An All-Party Parliamentary Group is a loose, cross-party group of MPs and peers from the House of Lords who form an association based on their interest in a certain issue or policy area. When run effectively, APPGs can have a significant influence on Government decisions.
The first APPG for Childcare was set up in 1997 by Caroline Flint, then a newly elected Labour MP.
More recently, the APPG for Nursery Schools and Nursery Classes in Primary Schools has successfully put the spotlight on calls from maintained nursery schools for sufficient funding to ensure their long-term survival.
It was launched in January 2016, with Pen Green acting as secretariat, and its first chair was Graham Stuart MP, former chair of the Education Select Committee.
It was set up to provide a forum to inform Government and ensure the voice of this part of the sector was heard.
Now chaired by the former shadow education secretary Lucy Powell, the APPG led to a debate in Parliament in February this year on maintained nursery schools, highlighting their funding shortfalls.
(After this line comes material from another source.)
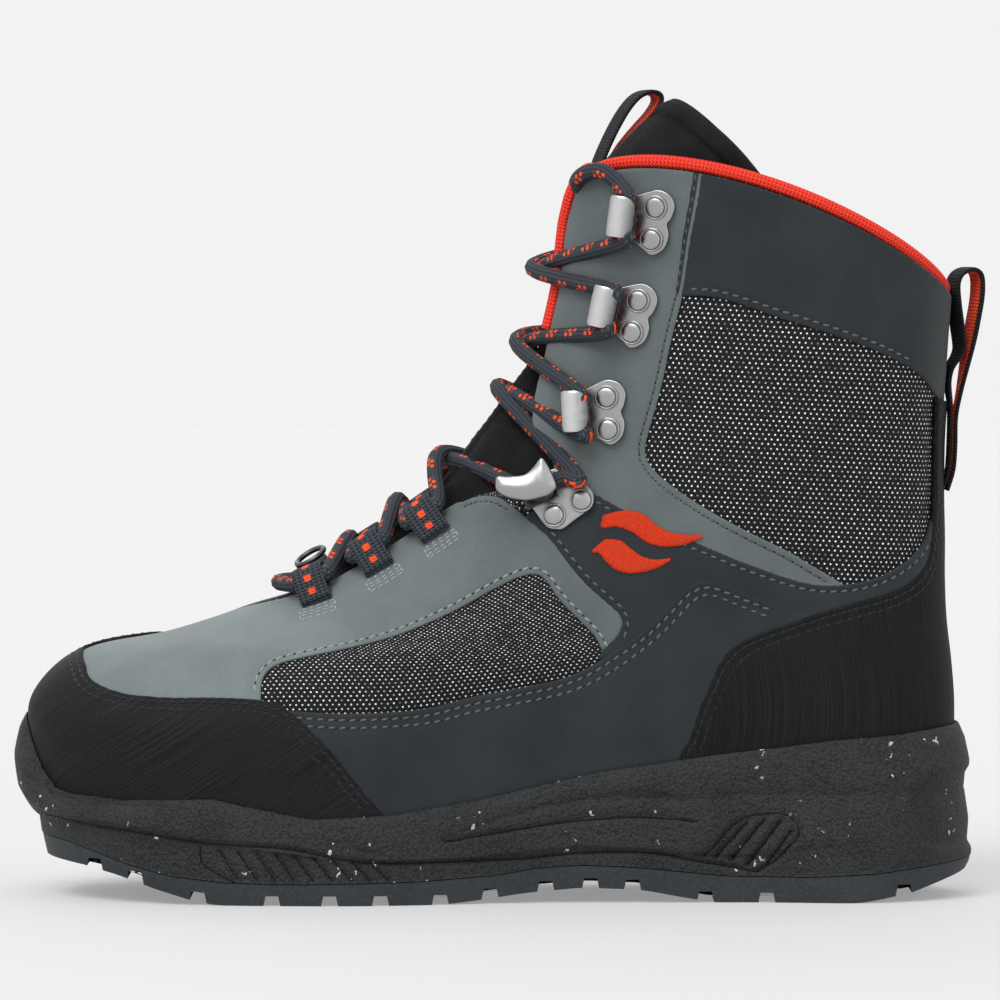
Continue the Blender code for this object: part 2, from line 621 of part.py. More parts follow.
def cut_channels(obj):
    """Two channels along the sole that part its lugs into rows."""
    stations = np.array([share for share, _ in FLOOR_LINE[3:-3]]) * SOLE_LENGTH
    points, faces = [], []
    for side in (1, -1):
        start = len(points)
        for x in stations:
            middle = side * CHANNEL_REACH - 0.05 * BALL_WIDTH * ease(x / SOLE_LENGTH)
            for y in (middle - CHANNEL_WIDTH / 2, middle + CHANNEL_WIDTH / 2):
                points += [(x, y, floor_at(x) - BALL_WIDTH / 8), (x, y, floor_at(x) + LUG_DEPTH * 0.8)]
        for i in range(len(stations) - 1):
            a, b = start + 4 * i, start + 4 * i + 4
            faces += [(a, a + 1, b + 1, b), (a + 2, b + 2, b + 3, a + 3), (a, b, b + 2, a + 2),
                      (a + 1, a + 3, b + 3, b + 1)]
        end = start + 4 * len(stations) - 4
        faces += [(start, start + 2, start + 3, start + 1), (end, end + 1, end + 3, end + 2)]
    boolean(obj, add_object("cutter", to_frame(np.array(points)), faces), "DIFFERENCE")


def build_insole():
    turn = ring_turns()
    ring = on_last(turn, 0 * turn, np.full(COLUMNS, -WALL - FACET))
    low, high = ring.copy(), ring.copy()
    low[:, 2] = bed_height(ring[:, 0]) + GAP
    high[:, 2] = low[:, 2] + INSOLE_THICKNESS
    ring_solid("insole", [low, high], "insole")


def tongue_point(across, level, depth):
    """Point on the tongue: across runs from -1 to 1, and levels past the collar lean back."""
    within = np.minimum(level, TOP)
    past = np.maximum(level - TOP, 0)
    half = throat_half(within) * (1 - 0.2 * past)
    edge = turn_at(within, half + TONGUE_OVERLAP)
    turn = 0.5 + across * (0.5 - edge)
    open_share = (half - 2 * PIPING_RADIUS) / (half + TONGUE_OVERLAP)
    raised = ease((open_share - 0.14 - np.abs(across)) / 0.25) * ease((level - 4.9) / 0.4) * (1 - past)
    clear = wall_at(within) + GAP + 2 * FACET
    point = on_last(turn, within, -clear + (clear + TONGUE_PROUD) * raised - depth)
    rise = TONGUE_RISE + (TONGUE_EDGE_RISE - TONGUE_RISE) * across**2
    point[..., 0] += TONGUE_LEAN * SOLE_LENGTH * past
    point[..., 2] += rise * COLLAR_HEIGHT * past
    return point


def build_tongue():
    across, level = np.meshgrid(np.linspace(-1, 1, TONGUE_COLUMNS + 1), TONGUE_LEVELS)
    skins = [tongue_point(across, level, depth) for depth in (0.0, TONGUE_THICKNESS)]
    sheet_solid("tongue", *skins, "tongue")


def sheet_solid(name, outer, inner, finish):
    """Closes two grids of points of the same size into one sheet."""
    rows, columns = outer.shape[:2]
    far = rows * columns
    points = np.concatenate([outer.reshape(-1, 3), inner.reshape(-1, 3)])
    faces = []
    for i in range(rows - 1):
        for j in range(columns - 1):
            a = i * columns + j
            b, c, d = a + 1, a + columns + 1, a + columns
            faces += [(a, b, c, d), (far + a, far + d, far + c, far + b)]
    edge = [(i, 0) for i in range(rows)] + [(rows - 1, j) for j in range(1, columns)]
    edge += [(i, columns - 1) for i in range(rows - 2, -1, -1)] + [(0, j) for j in range(columns - 2, 0, -1)]
    index = [i * columns + j for i, j in edge]
    for a, b in zip(index, index[1:] + index[:1]):
        faces.append((a, b, far + b, far + a))
    return add_object(name, to_frame(points), faces, finish)


def tube(name, path, radius, finish, sides=6, closed=False):
    """A round cord along a path, measured from the back of the sole."""
    path = np.array(path)
    count = len(path)
    ahead = np.roll(path, -1, axis=0) - np.roll(path, 1, axis=0)
    if not closed:
        ahead[0], ahead[-1] = path[1] - path[0], path[-1] - path[-2]
    ahead = ahead / np.linalg.norm(ahead, axis=1, keepdims=True)
    normal = np.cross(ahead[0], (0.3, 0.2, 1.0))
    points = []
    for centre, direction in zip(path, ahead):
        normal = normal - direction * np.dot(normal, direction)
        normal = normal / np.linalg.norm(normal)
        side = np.cross(direction, normal)
        for k in range(sides):
            angle = 2 * np.pi * k / sides
            points.append(centre + (normal * np.cos(angle) + side * np.sin(angle)) * radius)
    faces = []
    for i in range(count if closed else count - 1):
        for k in range(sides):
            a, b = i * sides, (i + 1) % count * sides
            faces.append((a + k, a + (k + 1) % sides, b + (k + 1) % sides, b + k))
    if not closed:
        faces += [tuple(range(sides))[::-1], tuple(range((count - 1) * sides, count * sides))]
    return add_object(name, to_frame(np.array(points)), faces, finish)


def throat_axes(turn, level):
    """Directions towards the throat, up along its edge and out of the upper."""
    side = np.sign(turn)
    near, far = level - 0.15, min(level + 0.15, TOP)
    edge = last_point(side * throat_turn(far), far) - last_point(side * throat_turn(near), near)
    out = last_axes(np.array(turn), level)[2]
    forward = np.cross(out, edge) * side
    forward = forward / np.linalg.norm(forward)
    return np.stack([forward, np.cross(forward, out) * side, out])


def build_piping():
    """A round binding up the throat's edge, round the collar and down the other side."""
    levels = [level for level in LEVELS if level > 8.5]
    turns = np.linspace(1, -1, COLUMNS + 1)[1:-1] * throat_turn(TOP)
    path = [edge_point(1, level) for level in levels]
    for turn in turns:
        _, up, out = last_axes(turn, TOP)
        path.append(last_point(turn, TOP) - out * wall_at(TOP) / 2 + up * (PIPING_RADIUS + 3 * GAP))
    path += [edge_point(-1, level) for level in levels[::-1]]
    tube("collar_piping", path, PIPING_RADIUS, "orange")


def edge_point(side, level):
    """Centre of the piping beside the throat's edge."""
    turn = side * throat_turn(level)
    forward, up, out = throat_axes(turn, level)
    lift = up * 1.2 * PIPING_RADIUS if level == TOP else 0
    return last_point(turn, level) - out * wall_at(level) / 2 + forward * (PIPING_RADIUS + 3 * GAP) + lift


def place(points, origin, axes):
    return origin + np.array(points) @ axes


def strip(name, path, width, thickness, origin, axes, finish):
    """Folded flat stock: its path runs in the first and third axes, its width along the second."""
    path = np.array(path)
    ahead = np.diff(path, axis=0)
    ahead = ahead / np.linalg.norm(ahead, axis=1, keepdims=True)
    normals = np.stack([-ahead[:, 1], ahead[:, 0]], 1)
    before, after = np.vstack([normals[:1], normals]), np.vstack([normals, normals[-1:]])
    mitre = (before + after) / (1 + np.sum(before * after, axis=1, keepdims=True))
    grids = []
    for offset in (thickness / 2, -thickness / 2):
        side = path + mitre * offset
        grid = [[place((x, y, z), origin, axes) for y in (-width / 2, width / 2)] for x, z in side]
        grids.append(np.array(grid))
    return sheet_solid(name, *grids, finish)


def hook_plate(name, origin, axes, base, finish):
    """Flat plate with a lobe round each rivet and a neck towards the bend."""
    outline = [(PLATE_NECK, HOOK_WIDTH / 2)]
    for angle in LOBE_ANGLES:
        turned = math.radians(angle)
        outline.append((PLATE_LOBE * math.cos(turned), RIVET_REACH + PLATE_LOBE * math.sin(turned)))
    outline.append((-PLATE_NOTCH, 0))
    outline += [(x, -y) for x, y in outline[-2::-1]]
    count = len(outline)
    points = [(x, y, z) for z in (base, base + HOOK_METAL) for x, y in outline]
    faces = [(i, (i + 1) % count, count + (i + 1) % count, count + i) for i in range(count)]
    faces += [tuple(range(count))[::-1], tuple(range(count, 2 * count))]
    return add_object(name, to_frame(place(points, origin, axes)), faces, finish)


def build_rivet(name, centre, axes):
    sides = 7
    profile = ((1.0, 0.0), (1.0, 0.35), (0.72, 0.8), (0.0, 1.0))
    points = []
    for radius, height in profile[:-1]:
        for k in range(sides):
            angle = 2 * np.pi * k / sides
            points.append((radius * RIVET_RADIUS * math.cos(angle), radius * RIVET_RADIUS * math.sin(angle),
                           height * RIVET_HEIGHT))
    points.append((0, 0, RIVET_HEIGHT))
    faces = [tuple(range(sides))[::-1]]
    for i in range(len(profile) - 2):
        for k in range(sides):
            a, b = i * sides + k, i * sides + (k + 1) % sides
            faces.append((a, b, b + sides, a + sides))
    crown = (len(profile) - 2) * sides
    faces += [(crown + k, crown + (k + 1) % sides, len(points) - 1) for k in range(sides)]
    add_object(name, to_frame(place(points, centre, axes)), faces, "metal")


def build_lacing():
    number = 0
    for kind, level, place_turn in LACING:
        number += 1
        for side, word in ((1, "outer"), (-1, "inner")):
            turn = side * (place_turn or throat_turn(level, -MM))
            origin, axes = last_point(turn, level), throat_axes(turn, level)
            if kind == "loop":
                strip(f"lace_loop_{number}_{word}", np.array(LOOP_FOLD) * MM, LOOP_WIDTH, WEBBING, origin, axes, "lace")
                continue
            name = f"lace_hook_{number}_{word}"
            bend = LOCK_BEND if kind == "lock" else HOOK_BEND
            base = PANEL + 2 * GAP + GAP
            plate = hook_plate(name, origin, axes, base, "metal")
            curl = strip("curl", np.array(bend) * MM, HOOK_WIDTH, HOOK_METAL, origin, axes, "metal")
            boolean(plate, curl, "UNION")
            for reach, place_word in ((RIVET_REACH, "upper"), (-RIVET_REACH, "lower")):
                centre = place((0, reach, base + HOOK_METAL + GAP), origin, axes)
                build_rivet(f"rivet_{number}_{place_word}_{word}", centre, axes)


def lace_point(level, across):
    """Point of a lace over the throat: across is a share of BALL_WIDTH, outer side above 0."""
    turn = turn_at(level, np.abs(across) * BALL_WIDTH)
    offset = PANEL_GAP + PANEL + GAP + LACE_RADIUS + np.abs(across) * BALL_WIDTH * LACE_LIFT
    return on_last(np.where(np.asarray(across) < 0, -turn, turn), level, offset + 0 * np.asarray(level))


def build_laces():
    rows = list(zip(LACE_ROWS, LACE_STARTS))
    steps = np.linspace(0, 1, 5)
    for i, ((low, low_start), (high, high_start)) in enumerate(zip(rows, rows[1:])):
        strands = []
        for side in (1, -1):
            levels = low + (high - low) * (0.14 + 0.72 * steps)
            across = side * (low_start + (-high_start - low_start) * steps)
            strands.append(tube(f"lace_cross_{i + 1}", lace_point(levels, across), LACE_RADIUS, "lace"))
        boolean(strands[0], strands[1], "UNION")
    for name, level, reach in (("lace_bar", LACE_BASE, 0.060), ("lace_top", 10.45, 0.165)):
        across = np.linspace(-reach, reach, 9)
        tube(name, lace_point(np.full(9, level), across), LACE_RADIUS, "lace")


def build_pull_loops():
    axes = np.array([(1, 0, 0), (0, 1, 0), (0, 0, 1)], float)
    size = (SOLE_LENGTH, COLLAR_HEIGHT)
    strip("tongue_loop", np.array(TONGUE_LOOP) * size, PULL_WIDTH, WEBBING, np.zeros(3), axes, "lace")
    strip("heel_loop", np.array(HEEL_LOOP) * size, PULL_WIDTH, WEBBING, np.zeros(3), axes, "lace")


def build_guard_ring():
    """A wire ring for a gaiter hook, held by the lowest bar of the lace."""
    centre = lace_point(LACE_BASE, np.array(0.03))
    angles = np.linspace(0, 2 * np.pi, 10, endpoint=False)
    path = [centre + RING_RADIUS * np.array([math.cos(angle), 0, math.sin(angle)]) for angle in angles]
    tube("guard_ring", path, RING_WIRE, "metal", sides=5, closed=True)


def main():
    clear_scene()
    shell("upper", lambda level: -wall_at(level), lambda level: 0 * level, "base")
    build_panels()
    build_midsole()
    build_outsole()
    build_insole()
    build_tongue()
    build_piping()
    build_lacing()
    build_laces()
    build_pull_loops()
    build_guard_ring()


main()
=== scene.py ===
"""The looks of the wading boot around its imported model: materials, sewn overlays, cords, metal and soles."""

import math

import bmesh
import bpy
import numpy as np
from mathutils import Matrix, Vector
from mathutils.bvhtree import BVHTree
from mathutils.geometry import delaunay_2d_cdt
from mathutils.kdtree import KDTree


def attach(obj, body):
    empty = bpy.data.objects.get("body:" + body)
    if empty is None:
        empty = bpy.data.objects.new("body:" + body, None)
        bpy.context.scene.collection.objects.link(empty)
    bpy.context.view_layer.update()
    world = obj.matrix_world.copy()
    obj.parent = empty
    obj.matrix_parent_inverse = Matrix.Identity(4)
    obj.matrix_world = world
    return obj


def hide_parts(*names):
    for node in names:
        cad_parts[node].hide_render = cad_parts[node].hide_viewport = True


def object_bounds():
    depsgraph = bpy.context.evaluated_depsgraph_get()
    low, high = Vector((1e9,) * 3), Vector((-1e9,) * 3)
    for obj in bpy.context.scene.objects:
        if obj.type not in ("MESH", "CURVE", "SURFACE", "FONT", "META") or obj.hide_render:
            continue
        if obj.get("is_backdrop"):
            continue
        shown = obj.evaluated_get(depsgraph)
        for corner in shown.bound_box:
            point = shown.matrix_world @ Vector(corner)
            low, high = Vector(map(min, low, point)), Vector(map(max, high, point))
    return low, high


MM = 0.001

# Driving sizes, the same as in the part
SOLE_LENGTH = 312.5 * MM
COLLAR_HEIGHT = 236 * MM
BALL_WIDTH = 100 * MM
HEEL_STACK = 35 * MM
BALL_STACK = 19 * MM
TOE_STACK = 26.5 * MM
LUG_DEPTH = 3.2 * MM
SLOT_WIDTH = 4.5 * MM
CHANNEL_WIDTH = 3.6 * MM
CHANNEL_REACH = 14 * MM
WALL = 2.6 * MM
COLLAR_WALL = 4.6 * MM
GAP = 0.3 * MM
FACET = 0.6 * MM
INSOLE_THICKNESS = 4 * MM
TONGUE_THICKNESS = 5 * MM
TONGUE_OVERLAP = 12 * MM
PIPING_RADIUS = 2.2 * MM
LACE_RADIUS = 2.6 * MM
CUP_CLEARANCE = 2.3 * MM
HEEL_CENTRE = 0.19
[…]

It followed a survey of nursery schools, carried out by Pen Green for the APPG, which found 57 of the 340 that responded expected to be forced to close by July.
It regularly meets in the House of Commons, and hundreds of nursery school head teachers and others have attended since it was set up.
Commenting, Beatrice Merrick, chief executive of Early Education, said, ‘It has been a useful way of raising the profile of the maintained sector and galvanising the sector to become more active in ensuring councillors and MPs know more about them and their issues.’